Records from a data source =>
================

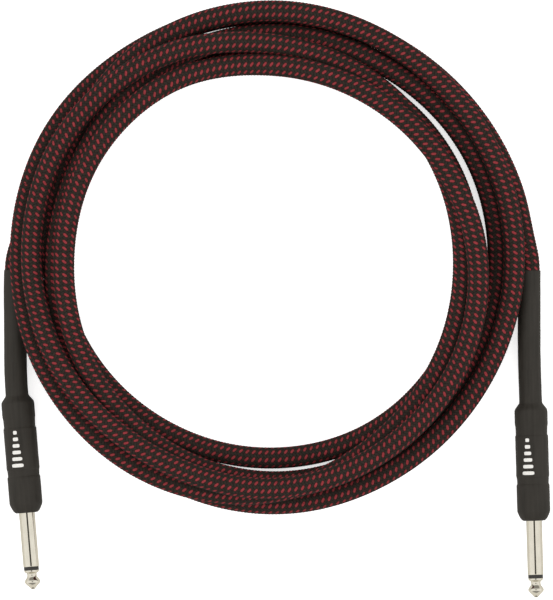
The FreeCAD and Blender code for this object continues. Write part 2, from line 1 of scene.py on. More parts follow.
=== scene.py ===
"""Looks of a coiled instrument cable with a braided jacket and a straight 6.35 mm plug on each end.

Shapes are worked out in millimetres and turned into metres when a mesh is made.  A place along the
cable is given by its distance along the centreline, and a plug's parts by their distance from the
shoulder, where its grip leaves the cable.
"""
import json
import math
import bmesh
import bpy
import numpy as np
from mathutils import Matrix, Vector


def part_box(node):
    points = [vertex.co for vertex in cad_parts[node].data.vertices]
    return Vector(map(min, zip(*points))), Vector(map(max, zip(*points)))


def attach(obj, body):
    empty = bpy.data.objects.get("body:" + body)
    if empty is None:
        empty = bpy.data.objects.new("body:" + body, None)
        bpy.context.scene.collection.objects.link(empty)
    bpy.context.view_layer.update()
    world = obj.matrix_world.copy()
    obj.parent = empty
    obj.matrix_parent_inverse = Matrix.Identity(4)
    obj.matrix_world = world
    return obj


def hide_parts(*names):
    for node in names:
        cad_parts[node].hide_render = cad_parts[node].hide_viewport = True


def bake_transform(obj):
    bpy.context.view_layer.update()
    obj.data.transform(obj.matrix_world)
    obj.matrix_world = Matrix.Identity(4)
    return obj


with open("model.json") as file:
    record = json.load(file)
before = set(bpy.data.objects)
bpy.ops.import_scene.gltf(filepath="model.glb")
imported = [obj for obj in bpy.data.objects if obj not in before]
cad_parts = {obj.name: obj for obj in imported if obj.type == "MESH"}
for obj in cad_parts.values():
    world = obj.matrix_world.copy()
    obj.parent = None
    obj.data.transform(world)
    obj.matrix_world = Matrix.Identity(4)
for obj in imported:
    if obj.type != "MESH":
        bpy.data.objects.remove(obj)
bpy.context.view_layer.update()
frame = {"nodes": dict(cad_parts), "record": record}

MM = 0.001
TURN = 2 * math.pi
SIDES = ("left", "right")
UP = np.array([0.0, 0.0, 1.0])

# ------------------------------------------------------------------ sizes, in millimetres

# The braid. Two sets of yarns cross on a lattice of rings of points, half a yarn's width apart.
JACKET_INSIDE = 3.65
BRAID_TOP = 4.36
YARNS_EACH_WAY = 16
YARN_PITCH = 1.325
RING_STEP = YARN_PITCH / 4
RING_POINTS = 2 * YARNS_EACH_WAY
HALF_POINTS = 2 * RING_POINTS
WEAVE_REPEAT = 8
CROWN = 0.16
YARN_ROUND = 0.2
BRAID_PIECES = 10

# The sleeve, the grip and the plug: radii, and places along the plug from the shoulder.
SLEEVE_BORE = 4.35
SLEEVE_OUTSIDE = 4.6
SLEEVE_LIP = 0.12
FADE_LENGTH = 3.0
GRIP_OUTSIDE = 6.65
GROOVE = 6.425
GROOVE_FOOT = 6.33
GRIP_BORE = 6.05
SHOULDER_TOP = 3.4
CHAMFER_START = 43.6
GRIP_FRONT = 47.2
COLLAR_REAR = 38.0
COLLAR_FRONT = 45.1
COLLAR_NOSE = 46.5
BARREL = 3.175
BARREL_BORE = 1.75
BARREL_REAR = 36.5
BARREL_END = 69.0
RING_OUTSIDE = 3.0
RING_BORE = 1.15
RING_END = 70.35
ROD = 1.1
ROD_REAR = 33.7
FLARE = 3.15
NECK = 2.0
TIP_END = 78.15
CABLE_ENTRY = -1.0

# How finely the meshes follow their outlines, and what counts as one point or as a real edge.
SKIN_STEP = 0.6
LAYER_STEP = 0.8
METAL_STEP = 0.35
SAME_POINT = 1e-4
SHARP_EDGE = 40

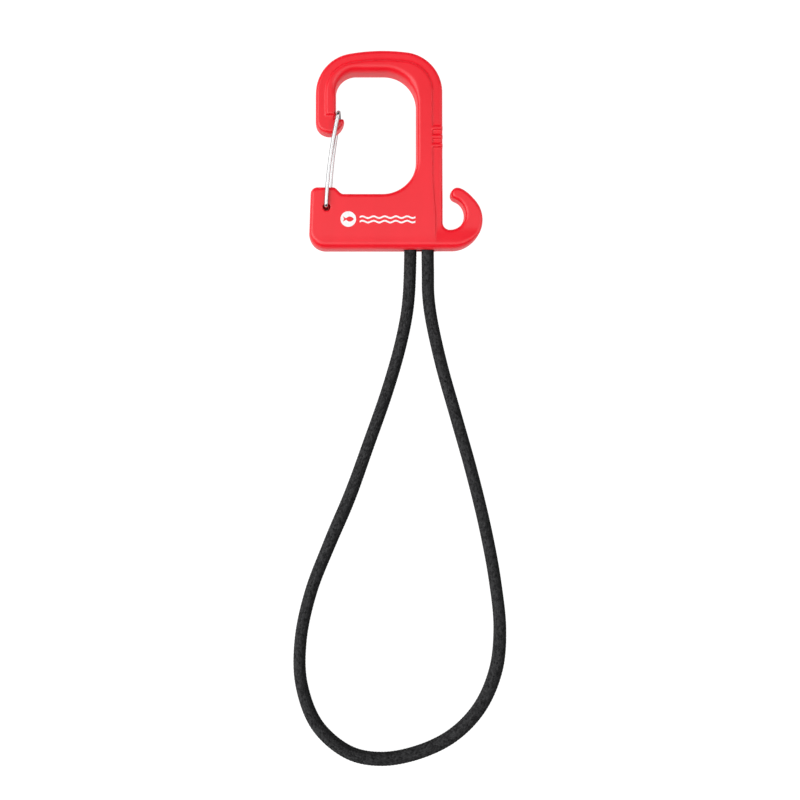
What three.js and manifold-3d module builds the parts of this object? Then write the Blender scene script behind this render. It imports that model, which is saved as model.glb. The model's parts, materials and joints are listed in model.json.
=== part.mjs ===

================

Stated problem => Reproduce nothing but the lines from the line containing "What three.js and" to the last line of the data, each exactly as written.

The answer =>
What three.js and manifold-3d module builds the parts of this object? Then write the Blender scene script behind this render. It imports that model, which is saved as model.glb. The model's parts, materials and joints are listed in model.json.
=== part.mjs ===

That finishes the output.